Set task »
Print the data exactly, leaving nothing out.

Dataset content »
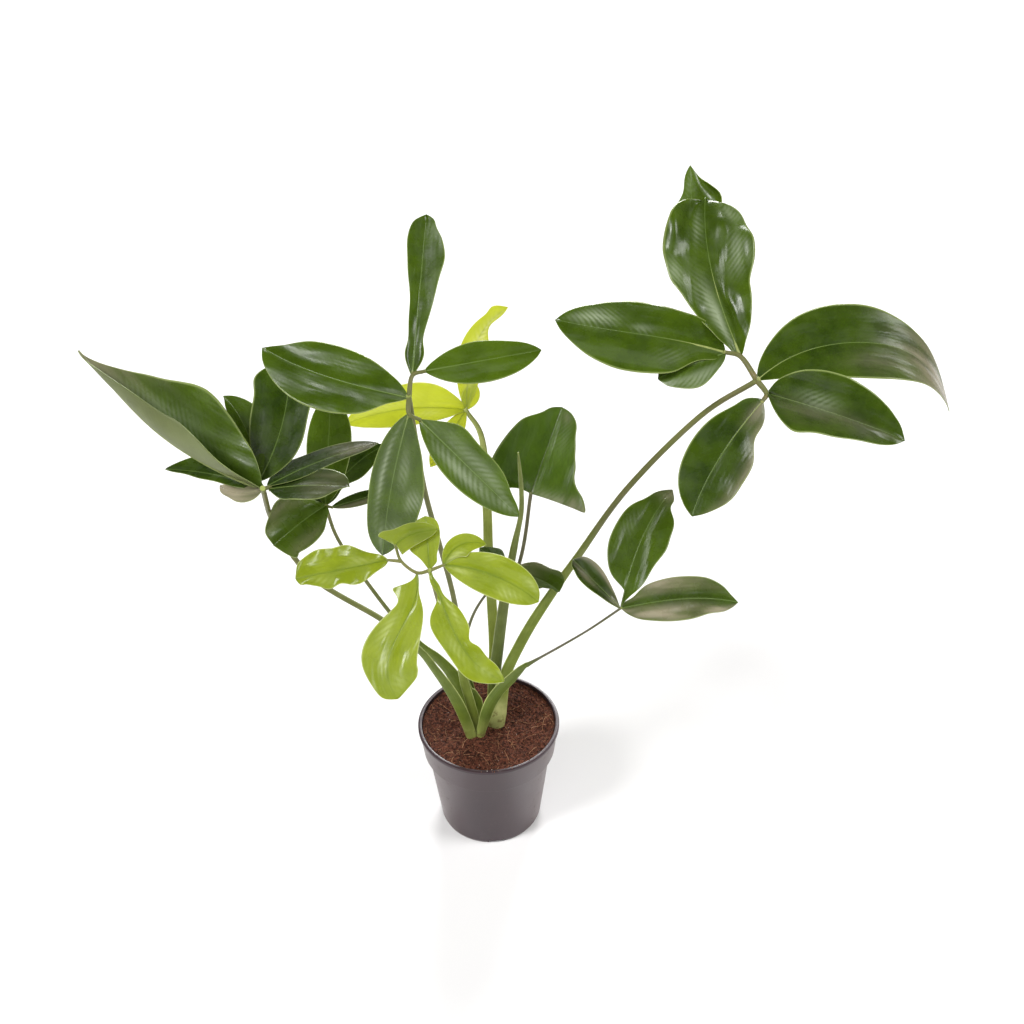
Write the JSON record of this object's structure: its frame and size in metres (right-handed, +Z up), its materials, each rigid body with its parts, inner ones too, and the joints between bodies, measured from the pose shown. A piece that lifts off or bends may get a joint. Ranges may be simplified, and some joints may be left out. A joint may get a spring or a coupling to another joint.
{
  "type": "potted philodendron",
  "caption": "Leafy house plant with compound, hand-shaped leaves on long stalks, in a round tapered plastic nursery pot filled with coir soil.",
  "frame": {"origin": "middle of the pot's underside, on the surface that it stands on", "axes": "+Z up, +X along the plant's widest reach, towards the tallest leaf; -Y is the side that the leaves face"},
  "size_m": [0.8622, 0.481, 0.7554],
  "materials": {
    "pot": "dark grey moulded polypropylene, satin",
    "soil": "loose brown coir with fibres, matt",
    "leaf_dark": "mature leaf, dark green and glossy",
    "leaf_fresh": "leaf and leaf sheath, mid green, satin",
    "leaf_young": "young leaf, yellow green, glossy"
  },
  "bodies": {
    "root": {"pot": "pot", "soil": "soil", "frond_right": "leaf_dark", "frond_centre": "leaf_dark", "frond_left": "leaf_dark", "frond_small_left": "leaf_dark", "frond_young_front": "leaf_young", "frond_young_back": "leaf_young", "leaf_arrowhead": "leaf_fresh", "leaf_spike": "leaf_fresh", "leaf_three_lobed": "leaf_dark", "leaf_small_back": "leaf_dark"}
  },
  "joints": []
}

The solution »
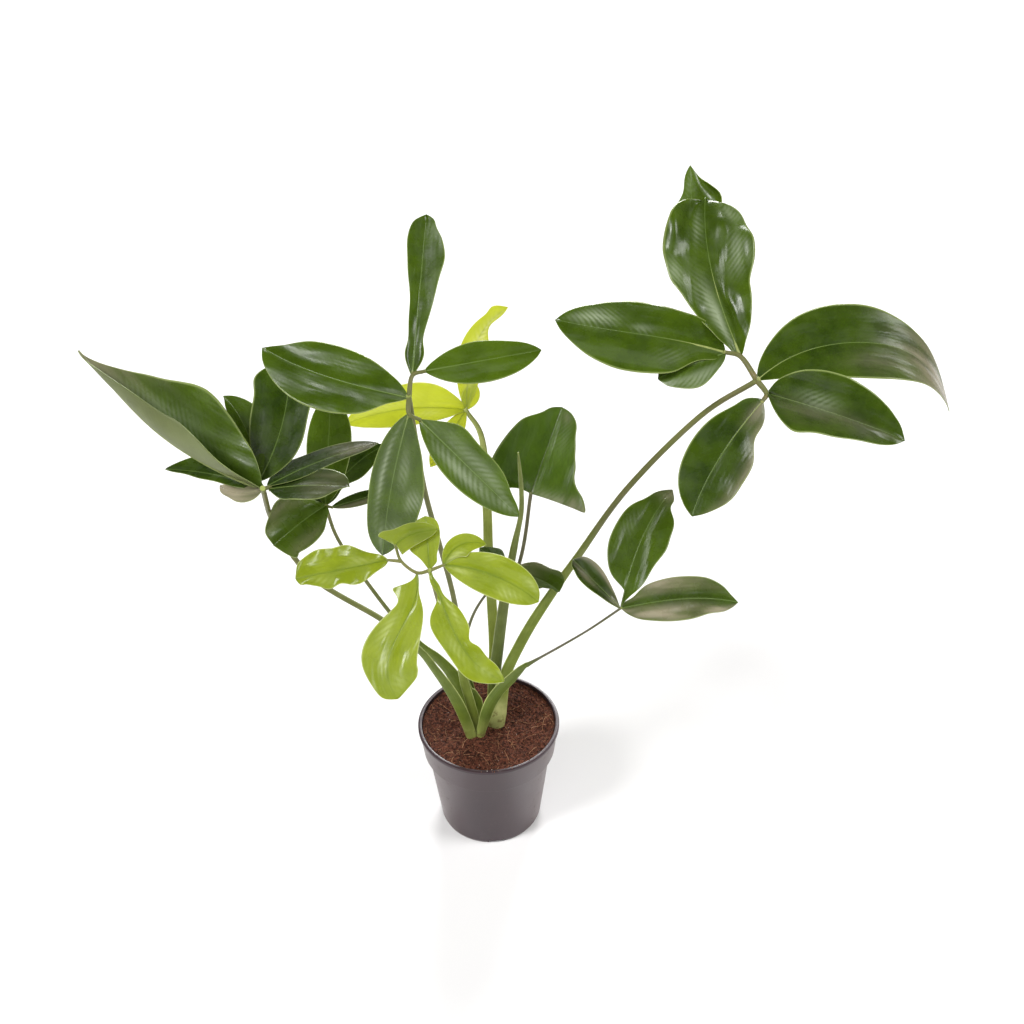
Write the JSON record of this object's structure: its frame and size in metres (right-handed, +Z up), its materials, each rigid body with its parts, inner ones too, and the joints between bodies, measured from the pose shown. A piece that lifts off or bends may get a joint. Ranges may be simplified, and some joints may be left out. A joint may get a spring or a coupling to another joint.
{
  "type": "potted philodendron",
  "caption": "Leafy house plant with compound, hand-shaped leaves on long stalks, in a round tapered plastic nursery pot filled with coir soil.",
  "frame": {"origin": "middle of the pot's underside, on the surface that it stands on", "axes": "+Z up, +X along the plant's widest reach, towards the tallest leaf; -Y is the side that the leaves face"},
  "size_m": [0.8622, 0.481, 0.7554],
  "materials": {
    "pot": "dark grey moulded polypropylene, satin",
    "soil": "loose brown coir with fibres, matt",
    "leaf_dark": "mature leaf, dark green and glossy",
    "leaf_fresh": "leaf and leaf sheath, mid green, satin",
    "leaf_young": "young leaf, yellow green, glossy"
  },
  "bodies": {
    "root": {"pot": "pot", "soil": "soil", "frond_right": "leaf_dark", "frond_centre": "leaf_dark", "frond_left": "leaf_dark", "frond_small_left": "leaf_dark", "frond_young_front": "leaf_young", "frond_young_back": "leaf_young", "leaf_arrowhead": "leaf_fresh", "leaf_spike": "leaf_fresh", "leaf_three_lobed": "leaf_dark", "leaf_small_back": "leaf_dark"}
  },
  "joints": []
}